Although both poetry and film can at times reach pinnacles or artistic excellent they are not always the most interesting combination. How many times have you seen a poem on television only to have it accompanied by a) a sunset/rise, b) waves crashing against a shore, or c) mist? However there does appear to be a growing cannon of films about poets or touching on the subject of poetry.
The first that I decided to investigate was The Edge of Love, which opened the Edinburgh Film Festival in 2008. This poet that this film claims is Dylan Thomas. When approaching the film I did not know that much about Thomas. Under Milk Wood was one of my fathers favorite poems so I had read and watched it several times, and the phrases from it still stay with me. But apart from that, his alcoholism, his nationality and the fact he had written for radio I knew little about him.
The film is mainly about the women in his life. His wife Ciatlan and his first love Vera. The two women deal with their own failings, marriages and emotional battles, childbirth and abortion in a background of the blitz and war torn Britain. In the film, Thomas pretty much just carries on doing what he wants to do, and gets a bit sulky when one of them turns their attention away from him for five minutes.

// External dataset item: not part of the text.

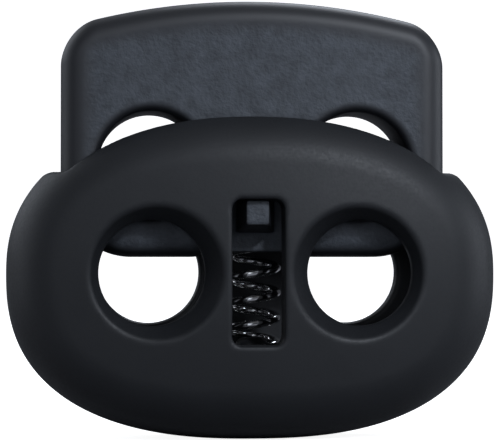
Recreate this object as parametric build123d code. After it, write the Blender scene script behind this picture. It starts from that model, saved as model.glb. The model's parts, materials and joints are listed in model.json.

Although the director has beautifully rendered some of Thomas’ poetry, and the film has disturbingly realistic portrayals of the London blitz, at the end of the day the most poetry comes in the form of Vera’s husband played by the fascinating Cillian Muprhy. In his letters home, in his love for his wife, in the personal destruction he faces from the horror of war. Although an officer, among the poet, night club singer and nymphomaniac he is the nearest the story can come to an everyman character, and as such it is his life, love and beliefs which tells us the most about that time and place.
Unfortunately this film did not satisfy any curiosity about Thomas the writer, how he came to writing, what inspired him, how he progressed. I guess, I shall have to rely on reading a book. His character is portrayed as a weak, selfish and vain man, and we are hown no redemaning features.
Is this a film about poetry – No. Is this a film about Dylan Thomas – No. It is however a film about difficult human relationships, with a touch of war thrown in.